REQUIREMENTS
Beginning at the line with "bpy.context.view_layer.update()", output each line to the end of the listing below exactly, please.

====================

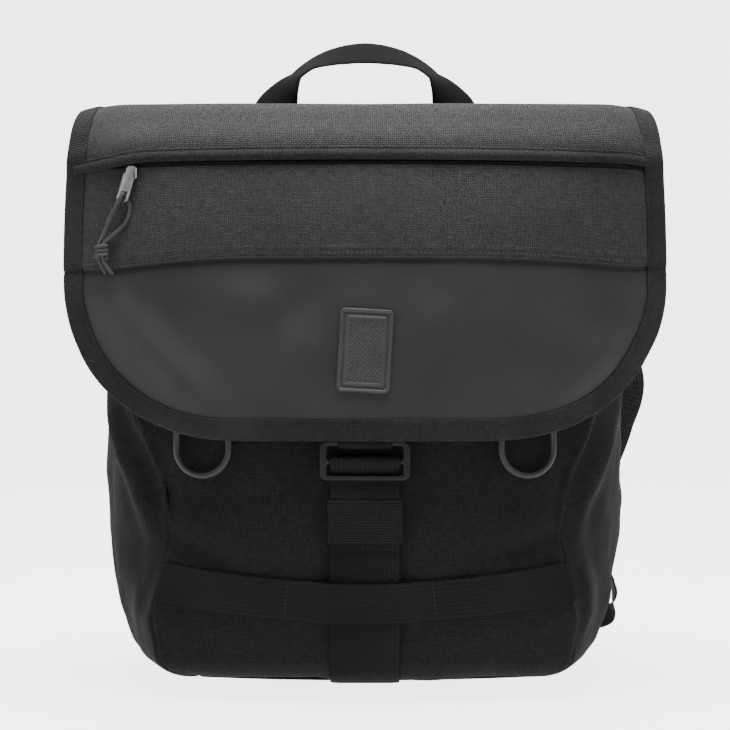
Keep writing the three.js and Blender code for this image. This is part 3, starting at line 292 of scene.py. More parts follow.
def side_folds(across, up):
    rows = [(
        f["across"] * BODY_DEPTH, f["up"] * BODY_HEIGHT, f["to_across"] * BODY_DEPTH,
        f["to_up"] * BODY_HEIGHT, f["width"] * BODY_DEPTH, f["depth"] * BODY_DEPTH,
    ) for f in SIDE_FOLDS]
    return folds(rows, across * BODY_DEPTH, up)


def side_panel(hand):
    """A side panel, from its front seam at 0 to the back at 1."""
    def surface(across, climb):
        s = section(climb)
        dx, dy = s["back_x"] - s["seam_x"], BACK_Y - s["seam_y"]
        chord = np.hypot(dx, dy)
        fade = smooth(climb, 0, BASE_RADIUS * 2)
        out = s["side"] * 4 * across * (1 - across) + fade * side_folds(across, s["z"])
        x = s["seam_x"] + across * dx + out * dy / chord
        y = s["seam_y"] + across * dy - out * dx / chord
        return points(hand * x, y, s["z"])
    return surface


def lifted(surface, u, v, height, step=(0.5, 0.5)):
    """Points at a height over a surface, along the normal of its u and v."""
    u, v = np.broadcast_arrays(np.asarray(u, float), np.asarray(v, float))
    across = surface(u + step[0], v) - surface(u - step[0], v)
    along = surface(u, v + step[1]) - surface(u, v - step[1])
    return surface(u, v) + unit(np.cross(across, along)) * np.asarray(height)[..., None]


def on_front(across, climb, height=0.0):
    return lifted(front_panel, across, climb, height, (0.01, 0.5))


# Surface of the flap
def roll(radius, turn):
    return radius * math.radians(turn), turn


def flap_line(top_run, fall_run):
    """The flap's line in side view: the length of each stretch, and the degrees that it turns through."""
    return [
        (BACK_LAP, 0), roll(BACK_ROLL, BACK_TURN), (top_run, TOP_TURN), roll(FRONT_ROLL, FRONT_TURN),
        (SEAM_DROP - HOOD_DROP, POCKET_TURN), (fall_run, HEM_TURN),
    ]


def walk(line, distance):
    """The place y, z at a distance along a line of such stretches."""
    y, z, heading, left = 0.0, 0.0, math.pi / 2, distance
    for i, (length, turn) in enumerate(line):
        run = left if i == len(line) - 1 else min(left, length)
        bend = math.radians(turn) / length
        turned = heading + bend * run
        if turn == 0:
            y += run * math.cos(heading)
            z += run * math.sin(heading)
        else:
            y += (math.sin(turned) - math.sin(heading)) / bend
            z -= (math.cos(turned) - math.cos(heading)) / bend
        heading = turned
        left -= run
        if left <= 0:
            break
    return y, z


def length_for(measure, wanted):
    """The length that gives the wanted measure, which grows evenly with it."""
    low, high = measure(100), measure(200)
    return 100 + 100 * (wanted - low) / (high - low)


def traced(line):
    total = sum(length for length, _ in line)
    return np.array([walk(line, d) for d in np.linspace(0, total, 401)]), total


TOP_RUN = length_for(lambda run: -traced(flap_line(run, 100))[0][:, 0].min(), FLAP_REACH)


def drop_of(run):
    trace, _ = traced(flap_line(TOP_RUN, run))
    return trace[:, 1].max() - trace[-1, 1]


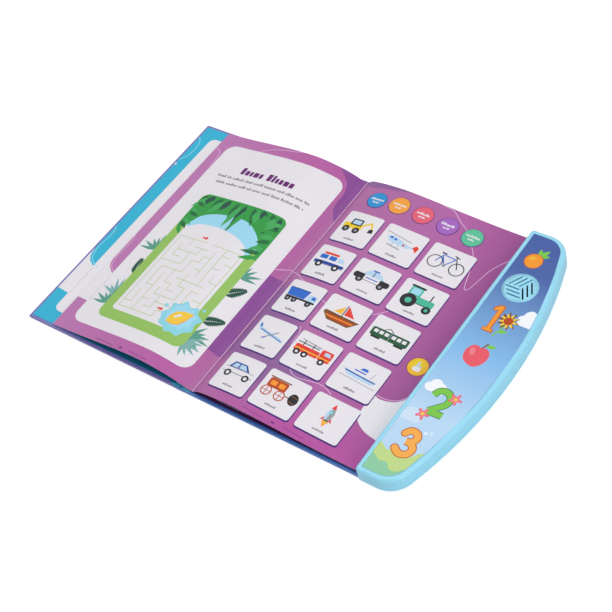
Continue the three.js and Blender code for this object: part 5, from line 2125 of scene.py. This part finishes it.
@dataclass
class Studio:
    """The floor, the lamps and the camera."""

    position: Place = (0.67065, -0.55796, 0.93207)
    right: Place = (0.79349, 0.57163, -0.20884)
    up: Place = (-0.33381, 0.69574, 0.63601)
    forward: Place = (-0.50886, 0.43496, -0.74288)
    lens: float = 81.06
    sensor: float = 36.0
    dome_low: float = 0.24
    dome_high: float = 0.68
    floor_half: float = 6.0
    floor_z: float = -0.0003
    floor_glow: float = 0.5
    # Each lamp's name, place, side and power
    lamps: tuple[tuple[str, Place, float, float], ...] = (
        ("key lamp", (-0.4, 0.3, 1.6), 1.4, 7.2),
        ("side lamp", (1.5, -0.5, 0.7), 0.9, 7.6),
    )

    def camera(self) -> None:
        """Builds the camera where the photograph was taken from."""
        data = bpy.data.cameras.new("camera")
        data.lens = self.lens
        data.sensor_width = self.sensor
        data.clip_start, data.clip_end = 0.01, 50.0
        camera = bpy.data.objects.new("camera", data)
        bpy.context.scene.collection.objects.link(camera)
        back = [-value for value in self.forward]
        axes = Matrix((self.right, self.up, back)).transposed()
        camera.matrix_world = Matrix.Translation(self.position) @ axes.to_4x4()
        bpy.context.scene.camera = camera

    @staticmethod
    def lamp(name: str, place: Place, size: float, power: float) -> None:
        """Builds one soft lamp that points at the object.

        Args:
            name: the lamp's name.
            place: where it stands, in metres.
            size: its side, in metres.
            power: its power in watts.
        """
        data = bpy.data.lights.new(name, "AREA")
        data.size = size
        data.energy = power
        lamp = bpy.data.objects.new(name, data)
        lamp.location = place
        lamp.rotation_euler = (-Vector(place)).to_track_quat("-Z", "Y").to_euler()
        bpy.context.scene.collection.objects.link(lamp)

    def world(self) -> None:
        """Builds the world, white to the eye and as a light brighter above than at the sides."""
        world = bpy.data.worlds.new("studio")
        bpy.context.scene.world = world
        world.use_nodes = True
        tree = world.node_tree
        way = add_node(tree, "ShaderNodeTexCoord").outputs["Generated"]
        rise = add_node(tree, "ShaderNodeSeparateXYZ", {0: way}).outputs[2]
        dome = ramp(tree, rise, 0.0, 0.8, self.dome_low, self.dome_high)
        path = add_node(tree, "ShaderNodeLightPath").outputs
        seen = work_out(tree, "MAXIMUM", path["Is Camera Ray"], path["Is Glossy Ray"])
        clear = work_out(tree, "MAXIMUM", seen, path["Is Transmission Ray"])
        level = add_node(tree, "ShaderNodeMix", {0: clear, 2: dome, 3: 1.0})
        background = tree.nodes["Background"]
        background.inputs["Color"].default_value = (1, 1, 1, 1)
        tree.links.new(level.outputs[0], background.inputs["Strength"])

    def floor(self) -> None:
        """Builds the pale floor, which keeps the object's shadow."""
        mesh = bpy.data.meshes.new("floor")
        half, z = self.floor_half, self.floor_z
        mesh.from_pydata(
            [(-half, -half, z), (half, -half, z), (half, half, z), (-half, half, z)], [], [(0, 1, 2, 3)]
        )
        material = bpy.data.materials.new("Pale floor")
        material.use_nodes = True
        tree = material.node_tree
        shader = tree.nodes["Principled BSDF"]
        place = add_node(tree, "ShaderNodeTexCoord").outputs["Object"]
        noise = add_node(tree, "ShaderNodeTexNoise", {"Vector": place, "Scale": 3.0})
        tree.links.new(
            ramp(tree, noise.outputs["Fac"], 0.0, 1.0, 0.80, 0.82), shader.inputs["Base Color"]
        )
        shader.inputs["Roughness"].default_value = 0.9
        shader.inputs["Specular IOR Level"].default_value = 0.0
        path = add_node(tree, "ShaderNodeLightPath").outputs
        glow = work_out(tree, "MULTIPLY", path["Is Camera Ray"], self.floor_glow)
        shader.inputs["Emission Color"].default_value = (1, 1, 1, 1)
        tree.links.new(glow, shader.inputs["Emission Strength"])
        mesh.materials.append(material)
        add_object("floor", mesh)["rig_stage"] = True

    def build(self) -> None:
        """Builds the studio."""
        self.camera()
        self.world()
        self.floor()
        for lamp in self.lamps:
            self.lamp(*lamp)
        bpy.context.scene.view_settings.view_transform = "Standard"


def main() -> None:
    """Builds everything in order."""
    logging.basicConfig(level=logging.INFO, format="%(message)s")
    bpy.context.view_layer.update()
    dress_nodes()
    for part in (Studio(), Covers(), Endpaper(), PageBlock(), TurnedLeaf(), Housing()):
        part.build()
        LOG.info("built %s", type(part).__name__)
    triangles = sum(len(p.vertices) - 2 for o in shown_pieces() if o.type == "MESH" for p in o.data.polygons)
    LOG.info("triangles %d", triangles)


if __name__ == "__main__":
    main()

====================

THE ANSWER
    bpy.context.view_layer.update()
    dress_nodes()
    for part in (Studio(), Covers(), Endpaper(), PageBlock(), TurnedLeaf(), Housing()):
        part.build()
        LOG.info("built %s", type(part).__name__)
    triangles = sum(len(p.vertices) - 2 for o in shown_pieces() if o.type == "MESH" for p in o.data.polygons)
    LOG.info("triangles %d", triangles)


if __name__ == "__main__":
    main()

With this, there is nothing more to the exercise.